C'est par ce monologue en voix off que démarre la première virée nocturne de Travis au volant de son taxi, le décor est posé, exit le New York enchanteur de Woody Allen sous fond de Rhapsody in Blue. Place au sordide, aux rues crasseuses, aux pestiférés qui errent au sein de cette ville qui ne dort jamais. Ce qui est assez paradoxal cependant, c'est de filmer cette souillure et de la magnifier, le rendu est absolument somptueux, Scorsese se régale et ça sent. Les angles de caméras, les plans, la lumière, l’ingéniosité d'utiliser le reflet des rétroviseurs, l'ensemble est tout bonnement hypnotique, de quoi jubiler en songeant à notre place privilégiée de passager se laissant balader dans les lieux les plus les plus lugubres.

Cependant Taxi Driver ne serait pas ce qu'il est aujourd'hui 38 ans plus tard si on parlait seulement de trajets interminables, l'hymne du récit, ce sont ses personnages. Travis d'abord, l'un des hommes les plus fascinants rencontré au cinéma. La solitude dans toute son horreur, insomniaque, malheureux, piégé dans cet appartement miteux et sans saveur qui se cherche un but, une raison de poursuivre cette mascarade qu'est la vie et sortir enfin de cet état végétatif. Et ce n'est pas un collègue qui lui proposera un bout d'une baignoire appartenu à la légende Errol Flynn ( toujours une bonne excuse pour le mentionner ) ou les différents clients qu'il côtoiera qui changeront la donne. En préambule, c'est surtout la rencontre hasardeuse, ( enveloppée dans une bonne dose de stalkage ) avec une figure angélique assistante de Sénateur qui laissera échapper un filet de lumière bien éphémère. Parce que Travis, je vous le disais plus haut est depuis un moment totalement déconnecté de la société, de ses us et coutumes et pense qu'emmener sa dulcinée voir un film pornographique lors d'un premier rendez vous est une idée lumineuse. Cette séquence qui aurait pu s'avérer particulièrement malsaine obtient l'effet contraire, l'empathie ressentie pour un Travis décontenancé face à cet échec s'amplifie davantage. Et pour tout ça il est temps de saluer la prestation d'un De Niro fraichement oscarisé absolument magistral ici, qui a préparé son rôle avec une telle minutie qu'il a réellement travaillé en tant que chauffeur de Taxi durant plus d'un mois. Sa gestuelle, sa démarche, son regard, rien n'a été laissé au hasard pour donner de la profondeur à un personnage bien plus complexe qu'il n'y parait. Quand la caméra de Scorsese se pose sur lui, le temps s'arrête et on contemple, en résulte ce monologue cultissime intimidant à souhait, improvisé devant la glace, imité 100 fois mais jamais égalé depuis.

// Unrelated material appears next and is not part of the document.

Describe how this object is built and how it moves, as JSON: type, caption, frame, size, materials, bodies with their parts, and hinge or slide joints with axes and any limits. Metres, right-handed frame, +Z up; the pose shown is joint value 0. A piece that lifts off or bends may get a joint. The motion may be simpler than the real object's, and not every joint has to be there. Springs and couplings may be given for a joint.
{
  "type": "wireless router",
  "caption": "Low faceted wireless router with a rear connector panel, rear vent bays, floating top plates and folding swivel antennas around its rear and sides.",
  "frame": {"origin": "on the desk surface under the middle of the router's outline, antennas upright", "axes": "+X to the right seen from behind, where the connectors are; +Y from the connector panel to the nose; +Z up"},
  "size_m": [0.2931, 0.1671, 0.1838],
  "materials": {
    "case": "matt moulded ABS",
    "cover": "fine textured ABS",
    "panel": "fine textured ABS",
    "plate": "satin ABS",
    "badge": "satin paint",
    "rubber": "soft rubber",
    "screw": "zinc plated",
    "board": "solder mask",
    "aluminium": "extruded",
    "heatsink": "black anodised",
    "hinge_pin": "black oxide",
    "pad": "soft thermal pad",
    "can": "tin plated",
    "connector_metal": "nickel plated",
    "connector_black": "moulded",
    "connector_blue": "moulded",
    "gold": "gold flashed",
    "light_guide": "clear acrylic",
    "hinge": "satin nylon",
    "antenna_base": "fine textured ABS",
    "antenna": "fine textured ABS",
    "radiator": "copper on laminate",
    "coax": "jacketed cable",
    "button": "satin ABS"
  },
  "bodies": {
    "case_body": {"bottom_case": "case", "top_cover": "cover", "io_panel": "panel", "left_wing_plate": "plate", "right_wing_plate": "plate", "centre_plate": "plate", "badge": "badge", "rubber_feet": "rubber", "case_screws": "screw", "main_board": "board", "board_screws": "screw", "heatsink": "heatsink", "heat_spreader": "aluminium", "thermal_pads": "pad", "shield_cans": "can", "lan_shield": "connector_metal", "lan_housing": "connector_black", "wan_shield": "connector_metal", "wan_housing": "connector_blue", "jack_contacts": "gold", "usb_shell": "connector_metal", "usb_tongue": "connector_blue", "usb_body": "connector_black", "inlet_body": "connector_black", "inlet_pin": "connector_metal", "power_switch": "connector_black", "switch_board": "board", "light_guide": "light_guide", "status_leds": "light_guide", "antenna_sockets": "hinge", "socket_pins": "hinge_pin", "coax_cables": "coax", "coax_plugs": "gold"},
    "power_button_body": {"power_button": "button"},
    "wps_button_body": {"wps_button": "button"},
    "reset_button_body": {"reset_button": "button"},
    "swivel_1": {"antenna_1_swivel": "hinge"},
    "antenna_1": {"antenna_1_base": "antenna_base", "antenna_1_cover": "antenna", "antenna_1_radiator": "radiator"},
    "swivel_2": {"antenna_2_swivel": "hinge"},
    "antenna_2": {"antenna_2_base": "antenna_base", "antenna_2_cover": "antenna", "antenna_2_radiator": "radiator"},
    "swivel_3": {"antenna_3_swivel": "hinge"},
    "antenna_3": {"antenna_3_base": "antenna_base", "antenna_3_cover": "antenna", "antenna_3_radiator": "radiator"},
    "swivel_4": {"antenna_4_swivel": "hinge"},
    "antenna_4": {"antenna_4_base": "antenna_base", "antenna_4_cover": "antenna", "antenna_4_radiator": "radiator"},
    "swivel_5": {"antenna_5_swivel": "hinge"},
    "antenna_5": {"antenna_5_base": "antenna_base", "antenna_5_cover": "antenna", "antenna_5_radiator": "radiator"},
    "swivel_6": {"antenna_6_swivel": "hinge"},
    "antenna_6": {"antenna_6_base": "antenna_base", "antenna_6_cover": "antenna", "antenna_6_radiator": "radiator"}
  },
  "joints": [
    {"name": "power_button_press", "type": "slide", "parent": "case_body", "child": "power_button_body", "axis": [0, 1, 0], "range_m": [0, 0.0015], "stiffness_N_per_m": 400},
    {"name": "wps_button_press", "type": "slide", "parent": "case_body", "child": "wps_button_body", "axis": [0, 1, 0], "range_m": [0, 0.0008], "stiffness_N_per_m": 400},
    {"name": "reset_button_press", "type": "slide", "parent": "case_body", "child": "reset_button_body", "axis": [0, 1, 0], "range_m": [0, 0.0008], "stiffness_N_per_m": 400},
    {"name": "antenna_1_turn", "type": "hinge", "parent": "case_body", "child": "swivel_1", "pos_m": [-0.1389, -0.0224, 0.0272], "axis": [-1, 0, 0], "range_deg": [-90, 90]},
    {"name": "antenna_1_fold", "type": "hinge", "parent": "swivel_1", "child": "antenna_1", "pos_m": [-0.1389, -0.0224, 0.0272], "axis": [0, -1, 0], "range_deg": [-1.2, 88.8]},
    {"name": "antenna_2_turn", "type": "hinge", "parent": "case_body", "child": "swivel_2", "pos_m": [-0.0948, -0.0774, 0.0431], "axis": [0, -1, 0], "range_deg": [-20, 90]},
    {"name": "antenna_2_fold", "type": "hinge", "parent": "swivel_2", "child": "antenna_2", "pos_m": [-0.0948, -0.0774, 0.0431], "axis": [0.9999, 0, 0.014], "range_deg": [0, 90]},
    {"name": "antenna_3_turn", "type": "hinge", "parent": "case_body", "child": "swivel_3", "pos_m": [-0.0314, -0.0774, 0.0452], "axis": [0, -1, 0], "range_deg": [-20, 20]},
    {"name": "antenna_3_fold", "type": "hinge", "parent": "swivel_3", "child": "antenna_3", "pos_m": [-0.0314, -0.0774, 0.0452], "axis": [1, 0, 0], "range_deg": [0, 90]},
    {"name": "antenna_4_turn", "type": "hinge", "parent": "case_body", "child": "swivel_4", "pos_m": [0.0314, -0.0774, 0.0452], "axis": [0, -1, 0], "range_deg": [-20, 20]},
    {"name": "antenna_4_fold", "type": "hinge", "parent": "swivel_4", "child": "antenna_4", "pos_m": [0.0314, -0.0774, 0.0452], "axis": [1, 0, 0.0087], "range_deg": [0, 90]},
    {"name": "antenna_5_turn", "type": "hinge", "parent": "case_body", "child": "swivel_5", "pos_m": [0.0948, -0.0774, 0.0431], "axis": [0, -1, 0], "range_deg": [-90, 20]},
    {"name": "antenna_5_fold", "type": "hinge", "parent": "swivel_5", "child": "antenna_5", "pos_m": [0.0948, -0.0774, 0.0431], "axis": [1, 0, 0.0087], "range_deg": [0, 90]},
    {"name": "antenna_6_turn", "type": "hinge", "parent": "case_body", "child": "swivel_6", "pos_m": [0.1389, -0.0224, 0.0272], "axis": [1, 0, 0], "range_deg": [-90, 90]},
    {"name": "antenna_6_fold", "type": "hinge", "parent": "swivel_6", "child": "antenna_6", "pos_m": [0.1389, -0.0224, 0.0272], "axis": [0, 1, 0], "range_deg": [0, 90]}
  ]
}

Comme pour signifier un tournant après cette étincelle de lumière définitivement éteinte, le récit déjà peu réjouissant sombre dans la noirceur la plus totale, obsession malsaine des armes à feux, prostituées juvéniles, nuit omniprésente, tout est de plus en plus crade. Il y a Jodie Foster insolente et pleine d'assurance du haut de ses douze ans qui ne semble pas intimidée par la présence du monstre en devenir, Bob pour les intimes ou par la difficulté d'un tel rôle à assumer. Il y a Harvey Keitel dégueulasse comme il faut en proxénète de bas étage avec sa chevelure grasse et ses infâmes Marcel, le tableau de plus en plus obscure se dessine et laisse planer moult possibilités, le tout baigné par les envoutantes partitions du regretté Bernard Herrmann qui n'aura pas eu la chance d'assister au résultat final.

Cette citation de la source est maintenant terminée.